Yes, We Have Bananas

Date: 07/23/2003

Dear International Living Reader,

" Cinco reales," he told me when I asked how much for a banana.

I was confused. The boy, no more than 8 or 9 years old, was selling fruit on the street in Tola, and I was in the market for bananas. I like to buy produce from the street sellers whenever possible. Given the quantities I'm usually shopping for (I buy in bulk for the Clubhouse restaurant at Rancho Santana, the private community on the Pacific coast of Nicaragua, where I'm living), it makes their day, and it's usually an interesting experience. But " cinco reales"? The monetary unit in Nicaragua is the cordoba.

The girls from the Clubhouse came to the rescue to translate. Once upon a time, they explained, before the revolution, the cordoba was divided into reales, not centavos.

One real was one-tenth of a cordoba--in current terms, 10 centavos.

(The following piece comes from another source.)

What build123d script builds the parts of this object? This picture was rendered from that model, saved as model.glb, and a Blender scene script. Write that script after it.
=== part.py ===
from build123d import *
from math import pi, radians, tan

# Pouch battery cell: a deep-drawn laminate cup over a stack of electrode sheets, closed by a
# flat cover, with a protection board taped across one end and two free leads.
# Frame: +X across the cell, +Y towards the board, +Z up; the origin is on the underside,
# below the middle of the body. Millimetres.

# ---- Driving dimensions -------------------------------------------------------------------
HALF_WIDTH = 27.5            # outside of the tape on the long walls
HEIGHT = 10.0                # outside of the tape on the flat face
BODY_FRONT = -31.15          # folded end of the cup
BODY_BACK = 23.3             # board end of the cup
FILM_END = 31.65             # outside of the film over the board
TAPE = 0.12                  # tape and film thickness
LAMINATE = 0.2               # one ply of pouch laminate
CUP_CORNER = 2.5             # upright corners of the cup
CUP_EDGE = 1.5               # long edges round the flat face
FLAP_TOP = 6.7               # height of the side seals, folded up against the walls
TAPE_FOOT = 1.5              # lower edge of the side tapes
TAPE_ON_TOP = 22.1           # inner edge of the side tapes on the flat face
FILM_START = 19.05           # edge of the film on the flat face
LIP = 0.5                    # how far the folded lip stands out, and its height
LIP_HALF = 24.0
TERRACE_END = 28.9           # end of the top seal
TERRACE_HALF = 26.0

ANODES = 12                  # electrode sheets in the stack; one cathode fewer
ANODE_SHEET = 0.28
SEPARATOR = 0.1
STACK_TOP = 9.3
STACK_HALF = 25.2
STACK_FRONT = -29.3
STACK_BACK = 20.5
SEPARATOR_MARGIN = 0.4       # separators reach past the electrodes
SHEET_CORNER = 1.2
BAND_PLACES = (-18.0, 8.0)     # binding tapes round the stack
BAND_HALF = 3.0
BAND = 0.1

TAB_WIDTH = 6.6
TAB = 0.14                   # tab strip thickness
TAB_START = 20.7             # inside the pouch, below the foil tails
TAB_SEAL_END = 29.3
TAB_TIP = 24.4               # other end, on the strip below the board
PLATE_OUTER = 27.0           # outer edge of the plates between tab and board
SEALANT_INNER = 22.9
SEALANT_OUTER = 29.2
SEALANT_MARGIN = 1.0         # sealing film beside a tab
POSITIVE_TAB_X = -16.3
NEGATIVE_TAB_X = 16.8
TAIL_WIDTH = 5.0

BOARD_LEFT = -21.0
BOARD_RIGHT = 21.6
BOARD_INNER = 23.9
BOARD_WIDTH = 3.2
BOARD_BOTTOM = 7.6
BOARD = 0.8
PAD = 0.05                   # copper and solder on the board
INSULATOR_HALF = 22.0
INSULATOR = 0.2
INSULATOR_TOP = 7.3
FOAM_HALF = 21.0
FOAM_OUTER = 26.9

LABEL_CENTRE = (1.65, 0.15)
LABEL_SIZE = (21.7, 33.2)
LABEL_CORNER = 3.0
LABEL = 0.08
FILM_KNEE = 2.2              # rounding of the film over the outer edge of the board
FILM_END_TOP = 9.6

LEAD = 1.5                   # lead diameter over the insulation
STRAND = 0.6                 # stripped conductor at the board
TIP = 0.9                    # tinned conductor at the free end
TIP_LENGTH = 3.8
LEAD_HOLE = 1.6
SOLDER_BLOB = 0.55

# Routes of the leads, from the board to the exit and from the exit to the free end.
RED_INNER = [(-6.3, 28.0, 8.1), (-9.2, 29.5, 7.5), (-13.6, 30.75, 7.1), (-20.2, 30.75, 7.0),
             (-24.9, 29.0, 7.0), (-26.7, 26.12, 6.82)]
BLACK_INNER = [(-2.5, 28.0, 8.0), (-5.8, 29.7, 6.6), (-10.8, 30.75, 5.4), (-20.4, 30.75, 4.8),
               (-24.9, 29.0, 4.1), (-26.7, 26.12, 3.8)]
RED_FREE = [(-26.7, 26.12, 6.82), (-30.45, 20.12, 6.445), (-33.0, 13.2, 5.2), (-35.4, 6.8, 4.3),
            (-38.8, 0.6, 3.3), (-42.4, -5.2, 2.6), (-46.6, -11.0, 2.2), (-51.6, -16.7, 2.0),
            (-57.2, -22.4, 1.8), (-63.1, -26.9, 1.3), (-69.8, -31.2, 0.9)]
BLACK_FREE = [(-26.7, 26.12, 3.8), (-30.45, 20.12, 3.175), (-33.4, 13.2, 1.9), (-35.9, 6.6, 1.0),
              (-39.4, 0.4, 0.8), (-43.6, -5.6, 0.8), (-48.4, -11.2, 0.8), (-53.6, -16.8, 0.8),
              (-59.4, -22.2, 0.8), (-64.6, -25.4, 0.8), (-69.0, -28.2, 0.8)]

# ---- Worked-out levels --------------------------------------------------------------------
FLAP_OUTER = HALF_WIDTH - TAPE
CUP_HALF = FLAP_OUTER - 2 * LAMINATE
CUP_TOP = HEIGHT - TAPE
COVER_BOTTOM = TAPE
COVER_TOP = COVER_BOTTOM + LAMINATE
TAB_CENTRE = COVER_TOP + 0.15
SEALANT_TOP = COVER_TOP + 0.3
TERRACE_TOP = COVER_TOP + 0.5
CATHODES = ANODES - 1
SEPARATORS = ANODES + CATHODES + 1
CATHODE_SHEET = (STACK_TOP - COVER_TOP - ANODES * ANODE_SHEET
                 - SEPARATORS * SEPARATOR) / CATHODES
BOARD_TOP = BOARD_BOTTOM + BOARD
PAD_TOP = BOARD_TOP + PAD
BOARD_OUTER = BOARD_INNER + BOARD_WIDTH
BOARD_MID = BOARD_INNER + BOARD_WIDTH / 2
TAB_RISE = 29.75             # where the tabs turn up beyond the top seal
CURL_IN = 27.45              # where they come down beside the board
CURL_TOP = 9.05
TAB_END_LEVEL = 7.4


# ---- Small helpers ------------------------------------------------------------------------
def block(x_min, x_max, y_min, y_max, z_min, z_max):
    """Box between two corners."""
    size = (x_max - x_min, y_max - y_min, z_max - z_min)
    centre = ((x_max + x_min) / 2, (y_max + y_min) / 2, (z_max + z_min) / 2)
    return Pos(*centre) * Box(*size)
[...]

At the time, one real had some value, and there was a five reales coin. After the currency devalued with the revolution, one real became worthless. The government divided the cordoba into 100 centavos, like our dollar. But why was this child, certainly not old enough to have lived when reales were in circulation, quoting prices for his goods this way?

Tradition dies hard here.

For example, Nicaraguans don't like street signs. When the Communist government tried to install them in Managua, the people took them down.

Since my experience with the fruit seller in Tola, I've noticed the reale being used more often. For your reference, " cinco reales," or 50 centavos, at current exchange rates, is three cents. Not a bad price for a banana.